“Employers have the responsibility to reduce any risk factors in the workplace that may give rise to ill effects.”

This sentiment was shared by Minister of Labour, Senator Dr. Esther Byer Suckoo as she addressed the REA Envirohealth International’s Environmental Medicine as a Tool for the Prevention of Occupational Diseases seminar this morning at the Lloyd Erskine Sandiford Centre.

“It is necessary that greater emphasis be placed on the prevention of occupational diseases. At the international, national and institutional levels, efforts are needed to highlight and address existing conditions in our places of work which could lead to the development of occupational diseases,” the Labour Minister said, explaining that under the Act, employers had specific responsibilities, such as ensuring adequate workplace temperature and lighting and protecting workers from noise and vibration.

Stressing that achieving safety and health at work was a tripartite effort, Dr.

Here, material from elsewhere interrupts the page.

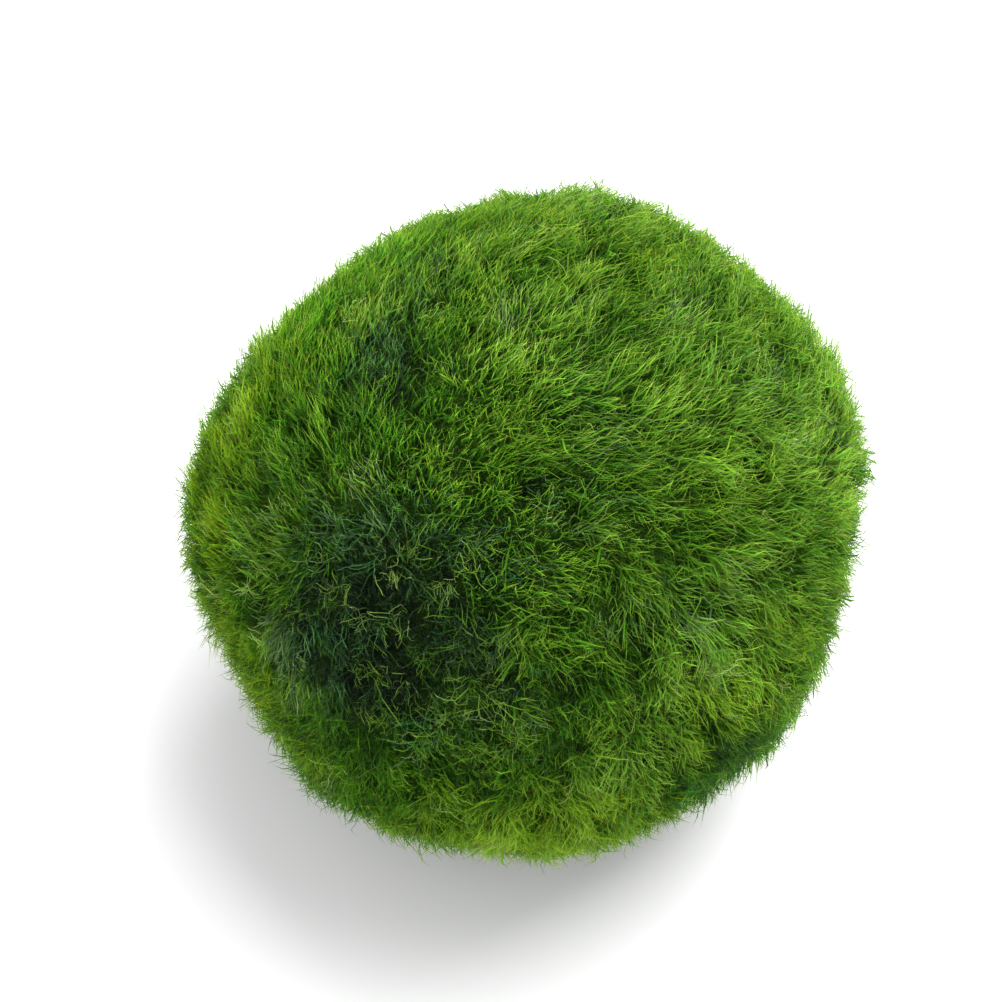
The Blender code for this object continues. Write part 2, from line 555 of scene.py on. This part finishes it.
# %% [markdown]
# ### The colour of the felt
# The felt is the same alga in the shade of its own pile: blotches of green and near black, which noise at
# two scales gives in the object's own coordinates. Where it is matted it is duller and bluish.

# %% Felt
FELT_STOPS = [(0.34, tint(12, 22, 8)), (0.50, tint(34, 56, 18)), (0.66, tint(66, 96, 30))]
MATTED_SHADE = (0.52, 0.50, 1.1, 1.0)
BLOTCH_SCALE, FIBRE_SCALE = 260.0, 5200.0
FIBRE_BUMP = 0.3 * MM


def felt_finish():
    """Blotches and fibres through a ramp of three greens, duller where matted, with a fine bump."""
    finish = Finish("moss_felt")
    here = finish.node("ShaderNodeTexCoord", {}, {}, output=3)
    blotch = finish.node("ShaderNodeTexNoise", {}, {"Vector": here, "Scale": BLOTCH_SCALE, "Detail": 3.0})
    fine = finish.node("ShaderNodeTexNoise", {}, {"Vector": here, "Scale": FIBRE_SCALE, "Detail": 3.0})
    mixed = blotch * 0.4 + fine * 0.6
    colour = finish.node("ShaderNodeValToRGB", {"stops": FELT_STOPS}, {0: mixed})
    matted = finish.node("ShaderNodeAttribute", {"attribute_name": MATTED}, {}, output=2)
    dull = finish.mix(1.0, colour, MATTED_SHADE, blend="MULTIPLY")
    colour = finish.mix(matted, colour, dull)
    bump = finish.node("ShaderNodeBump", {}, {"Height": fine, "Strength": 1.0, "Distance": FIBRE_BUMP})
    return finish.put(Base_Color=colour, Roughness=fine * 0.2 + 0.75, Specular_IOR_Level=0.05, Normal=bump)


body = new_piece("matted_body", body_mesh(), felt_finish())
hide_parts("moss_ball")

# %% [markdown]
# ## Growing filaments
# A filament is a thin three-sided thread, carried along a path of a few points and closed to a point at
# both ends. It leaves the felt steeply and bends over to the lie of the comb. Filaments grow in tufts:
# those of one tuft share a lean and draw together towards their tips, which leaves the dark gaps between
# tufts. Inside a tuft hundreds of filaments cling together. Those are made as a few wisps: the same thread,
# but wide and flat.

# %% Filament mesh
SIDES = 3
SIDE_ANGLES = (np.arange(SIDES) * 120 + 90) * TAU / 360
CHART_EDGE = 0.02
CROWDING = 1.4
TAPER = 0.3


def shares_along(steps):
    """How far along a thread its points are: they crowd towards the tip, so that the taper is short."""
    return 1 - (1 - np.linspace(0, 1, steps)) ** CROWDING


def threads(paths, sideways, widths, flatness, tones, chart_width):
    """Closed threads. Around each inner path point are three corners, half a width away and square to the
    path; each end is one point. On the chart a corner lies at its thread's tone across, and upwards at its
    share of the path."""
    count, steps = paths.shape[:2]
    rings = steps - 2
    along = unit(paths[:, 2:] - paths[:, :-2])
    across = unit(flattened(np.broadcast_to(sideways[:, None], along.shape), along))
    square = np.cross(along, across) * flatness
    cosines, sines = np.cos(SIDE_ANGLES)[:, None], np.sin(SIDE_ANGLES)[:, None]
    around = across[:, :, None] * cosines + square[:, :, None] * sines
    share = shares_along(steps)
    fullness = 1 - TAPER * share[1:-1] ** 3
    half = widths[:, None, None, None] / 2 * fullness[:, None, None]
    sides = (paths[:, 1:-1, None] + around * half).reshape(count, rings * SIDES, 3)
    corners = np.concatenate([paths[:, :1], sides, paths[:, -1:]], axis=1)
    per_thread = corners.shape[1]
    side = np.arange(SIDES)
    after = (side + 1) % SIDES
    rows = np.arange(rings - 1)[:, None] * SIDES + 1
    quads = np.stack([rows + side, rows + after, rows + SIDES + after, rows + SIDES + side], -1)
    last = 1 + (rings - 1) * SIDES
    foot = np.stack([np.zeros(SIDES, int), 1 + after, 1 + side], -1)
    tip = np.stack([last + side, last + after, np.full(SIDES, per_thread - 1)], -1)
    first = np.arange(count)[:, None, None] * per_thread
    ends = np.concatenate([foot, tip])
    faces = [(quads.reshape(-1, 4) + first).reshape(-1, 4), (ends + first).reshape(-1, 3)]
    height = np.concatenate([[0], np.repeat(share[1:-1], SIDES), [1]])
    shift = np.concatenate([[0], np.tile([0, -1, 1], rings), [0]]) * chart_width
    chart = np.empty((count, per_thread, 2))
    chart[..., 0] = tones[:, None] + shift
    chart[..., 1] = CHART_EDGE + (1 - 2 * CHART_EDGE) * height
    return corners.reshape(-1, 3), faces, chart.reshape(-1, 2)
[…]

Byer Suckoo said: “Effective prevention requires the continuous improvement of national occupational safety and health (OSH) systems, inspection, and educational and prevention programmes.

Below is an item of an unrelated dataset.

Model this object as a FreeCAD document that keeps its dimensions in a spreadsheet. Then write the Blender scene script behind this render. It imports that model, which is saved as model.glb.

“It must be accepted that this task must continue to be a collaborative effort between government, employers’ and workers’ organizations.  This level of collaboration would ensure that occupational diseases are featured prominently on the agenda for safety and health,” she said, adding that it was necessary to report, compile and analyse relevant data which would improve preventive strategies for occupational diseases.

Noting that the recently proclaimed Safety and Health at Work Act, along with the  Accidents and Occupational Diseases (Notification) Act Cap. 338, served to address OSH issues, Senator Byer Suckoo reaffirmed government’s commitment to ensuring efficient OSH practices were present in any workplace and engaged relevant entities to achieve this goal.

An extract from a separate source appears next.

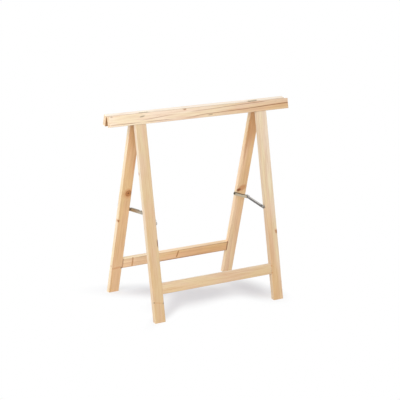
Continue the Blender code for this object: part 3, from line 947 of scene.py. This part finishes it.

“…the National Advisory Committee on Safety and Health (NACOSH) which was established at a time when…there was an urgent need to protect workers who were becoming increasingly exposed to health hazards through the introduction of raw materials, chemicals and new work processes and the fact that hazardous levels of noise and dust existed in some work environments.

“Very recently, NACOSH submitted a recommendation to my Ministry for the creation of standards in the construction industry which would provide much needed guidelines to avoid accidents in that sector.   I look forward to hearing of this committee’s contributions to the revision of Cap 338, and to the development of future programmes which focus on occupational diseases.

Minister Byer Suckoo also stated that OSH would be achievable through improved collaboration between safety and health entities and the social security institution; intergration of the prevention of occupational diseases into labour inspection programs; and improving the capacity of occupational health services for the monitoring of working environments and the implementation of preventive measures.

The seminar was held in observance of the International Labour Organisation’s World Day for Safety and Health at Work, which will be celebrated this Sunday, April 28.